A typical French salad is made of greens tossed with a light vinaigrette to cleanse the palate. The acids cut through any lingering oils and fats from the main course that coat your mouth, and the fiber-rich leafy greens aid with digestion.

Sure, you can follow this up with cheeses and sweets, but for our family, salad was the dessert. The dressing gave life to a pile of leafy greens, serving as a light and refreshing cap to our meal.

Homemade dressing is so easy to make, too, and a simple one goes a long way: Lemon juice and a dash of vinegar add acidity, while the mustard lends richness and, more importantly, helps the dressing emulsify. Adding nutritional yeast makes everything even creamier and holds the other ingredients together.

It's a food-science masterpiece.

What I love most about this dressing is that you can toss it on whatever's in season—spinach or endives in the winter, avocados in the spring, tomatoes in the summer.

It's also very easy to alter. Try adding different spices, herbs, citruses, salts, or ground peppercorns. When it comes to spicing up my salad dressing, I love to use black lime or cured sumac for a savory, citrusy zing; smoked paprika for an unexpectedly wonderful smoky flavor; or ground garlic or ginger for a tinge of warm sweetness.

Easy, Creamy Vegan Salad Dressing

Prep time: 2 minutes

Makes: 4 side salads


2 tablespoons extra-virgin olive oil

2 tablespoons lemon juice

1 teaspoon balsamic vinegar (apple cider works, too)

1 teaspoon mustard (Dijon or whole-grain are my favorites)

1/2 teaspoon kosher salt

1 teaspoon freshly ground black pepper

1 tablespoon nutritional yeast

1 pinch your favorite spices (such as black lime, sumac, garlic powder, ground ginger, and smoked paprika)

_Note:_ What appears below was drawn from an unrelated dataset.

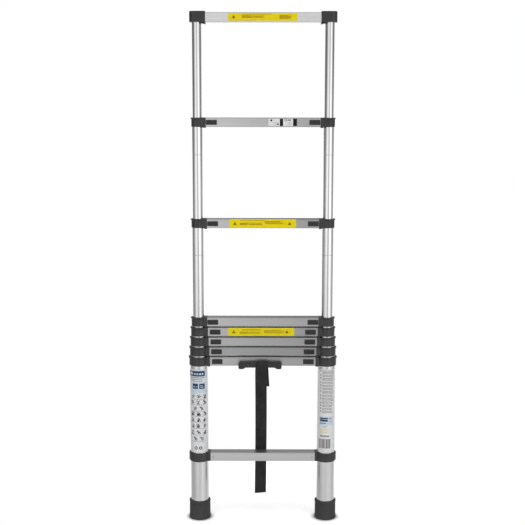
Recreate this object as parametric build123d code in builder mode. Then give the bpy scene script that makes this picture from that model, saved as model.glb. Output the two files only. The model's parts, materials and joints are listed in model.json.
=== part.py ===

Your favorite salad greens, chopped vegetables, nuts, cheeses, and grains


1. Add all ingredients into a glass or small bowl. Use a fork to vigorously mix until ingredients are well incorporated and the mixture is a uniform, creamy consistency. (Another option is to put all the ingredients in a jar with a lid and shake it like a Polaroid.)

2. Tip: Dress the salad right before serving and give it a light toss with tongs. If you have heavier components in your salad (tomatoes, nuts, cheese, grains), then dress the greens first, toss, then add the toppings. Otherwise, all of those toppings will end up at the bottom of your bowl.